Pre-shoot visualization of complex camera, lighting, and VFX rigs — usually 3D-based. Shows directors and crew constraints upfront before stage day.
Before the first camera rolls, it must be clarified whether what the director envisions is technically feasible at all—and under what conditions. This is where Technical Previs comes in. It is less a work of art than a tool: a detailed simulation of camera movements, lighting, and visual effects in 3D space, long before any footage is captured. Not for emotional storytelling, but for hard facts—sightlines, crane reach, shadow casting, rendering time.
The practice works like this: The Techvis Supervisor collaborates with the camera and VFX departments, recreating the set (or parts of it) in 3D, positioning virtual cameras, and simulating the planned moves. This immediately reveals conflicts—the crane doesn't fit the angle the director wants; the lighting casts shadows on faces that should remain clear; the planned VFX composition requires more space in the frame than is available. Instead of discovering this on set, where time and budget are literally burning, we clarify it digitally.
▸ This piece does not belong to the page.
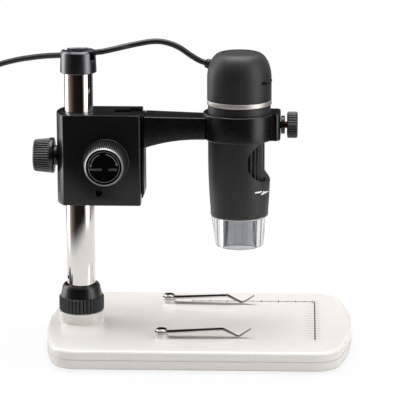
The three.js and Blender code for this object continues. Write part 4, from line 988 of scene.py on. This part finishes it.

On set itself, Techvis then serves as the memory: The supervisor has documented all planned positions, lens choices, and movement profiles. This significantly saves setup time—the initial camera setup doesn't involve two hours of experimentation but follows a proven plan. For VFX-heavy shots, Techvis is essential: green screen configurations, camera match requirements, tracking markers—everything is pre-calculated. The VFX Supervisor knows exactly which focal length, which camera distance, which movement they will need to match later.
Typically, Techvis is used for large action sequences, digital environments, or complex multi-layer scenes—where improvisation becomes expensive. For an indie drama with static camera work, it's overkill. But for a blockbuster flight through a city, for stunt coordination in conjunction with VFX, for set builds in real locations with limited space: it's indispensable. The best directorial idea is only as good as its technical feasibility—Techvis makes this visible long before the first dollar is spent on set.